What you will do: Reproduce the listing that follows with no differences at all.

================

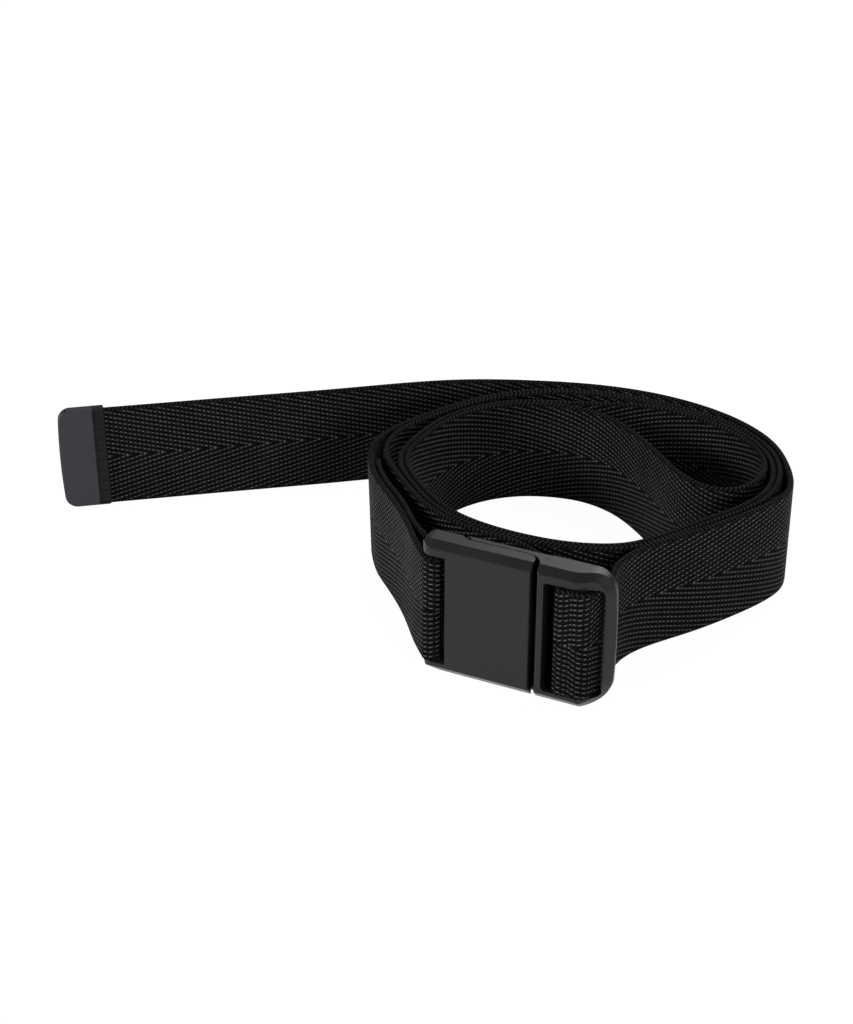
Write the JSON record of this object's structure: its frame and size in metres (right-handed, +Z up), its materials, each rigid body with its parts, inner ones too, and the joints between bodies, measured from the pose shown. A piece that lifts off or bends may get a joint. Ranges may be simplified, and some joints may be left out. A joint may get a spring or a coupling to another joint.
{
  "type": "luggage strap",
  "caption": "Coiled webbing luggage strap with a slide-and-lift magnetic buckle, a sewn end loop, and a capped free tail run through a slotted bar adjuster.",
  "frame": {"origin": "on the floor under the base's slotted frame, on the narrow face that it stands on", "axes": "+Z up along the webbing's width; +X along the buckle from latch to base; the buckle's front face looks along -Y"},
  "size_m": [0.256, 0.1488, 0.0494],
  "materials": {
    "webbing": "ribbed polyester webbing, near black",
    "buckle": "fine matt texture, charcoal",
    "tip_cap": "satin, charcoal",
    "magnet": "nickel plated"
  },
  "bodies": {
    "base_half": {"base_frame": "buckle", "base_magnet_lower": "magnet", "base_magnet_upper": "magnet", "base_magnet_cap": "buckle", "strap_outer_lap": "webbing", "strap_inner_lap": "webbing", "strap_turn_back": "webbing", "strap_return_lap": "webbing", "strap_adjuster_lap": "webbing", "strap_bar_turn": "webbing", "strap_tail": "webbing", "strap_fold_back": "webbing", "tip_cap": "tip_cap"},
    "latch_half": {"latch_cover": "buckle", "latch_keeper": "buckle", "latch_magnet_lower": "magnet", "latch_magnet_upper": "magnet", "strap_end_loop": "webbing"}
  },
  "joints": [
    {"name": "latch_slide", "type": "slide", "parent": "base_half", "child": "latch_half", "axis": [0, 0, 1], "range_m": [0, 0.01]}
  ]
}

================

Exercise answer:
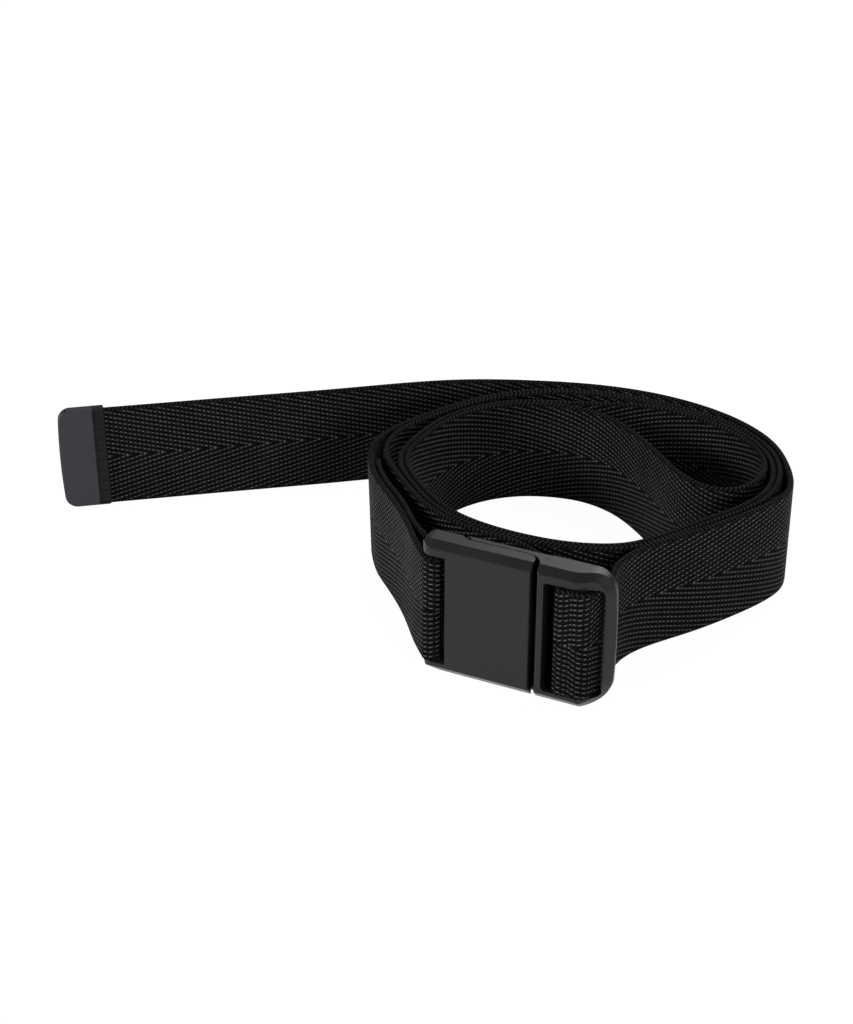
Write the JSON record of this object's structure: its frame and size in metres (right-handed, +Z up), its materials, each rigid body with its parts, inner ones too, and the joints between bodies, measured from the pose shown. A piece that lifts off or bends may get a joint. Ranges may be simplified, and some joints may be left out. A joint may get a spring or a coupling to another joint.
{
  "type": "luggage strap",
  "caption": "Coiled webbing luggage strap with a slide-and-lift magnetic buckle, a sewn end loop, and a capped free tail run through a slotted bar adjuster.",
  "frame": {"origin": "on the floor under the base's slotted frame, on the narrow face that it stands on", "axes": "+Z up along the webbing's width; +X along the buckle from latch to base; the buckle's front face looks along -Y"},
  "size_m": [0.256, 0.1488, 0.0494],
  "materials": {
    "webbing": "ribbed polyester webbing, near black",
    "buckle": "fine matt texture, charcoal",
    "tip_cap": "satin, charcoal",
    "magnet": "nickel plated"
  },
  "bodies": {
    "base_half": {"base_frame": "buckle", "base_magnet_lower": "magnet", "base_magnet_upper": "magnet", "base_magnet_cap": "buckle", "strap_outer_lap": "webbing", "strap_inner_lap": "webbing", "strap_turn_back": "webbing", "strap_return_lap": "webbing", "strap_adjuster_lap": "webbing", "strap_bar_turn": "webbing", "strap_tail": "webbing", "strap_fold_back": "webbing", "tip_cap": "tip_cap"},
    "latch_half": {"latch_cover": "buckle", "latch_keeper": "buckle", "latch_magnet_lower": "magnet", "latch_magnet_upper": "magnet", "strap_end_loop": "webbing"}
  },
  "joints": [
    {"name": "latch_slide", "type": "slide", "parent": "base_half", "child": "latch_half", "axis": [0, 0, 1], "range_m": [0, 0.01]}
  ]
}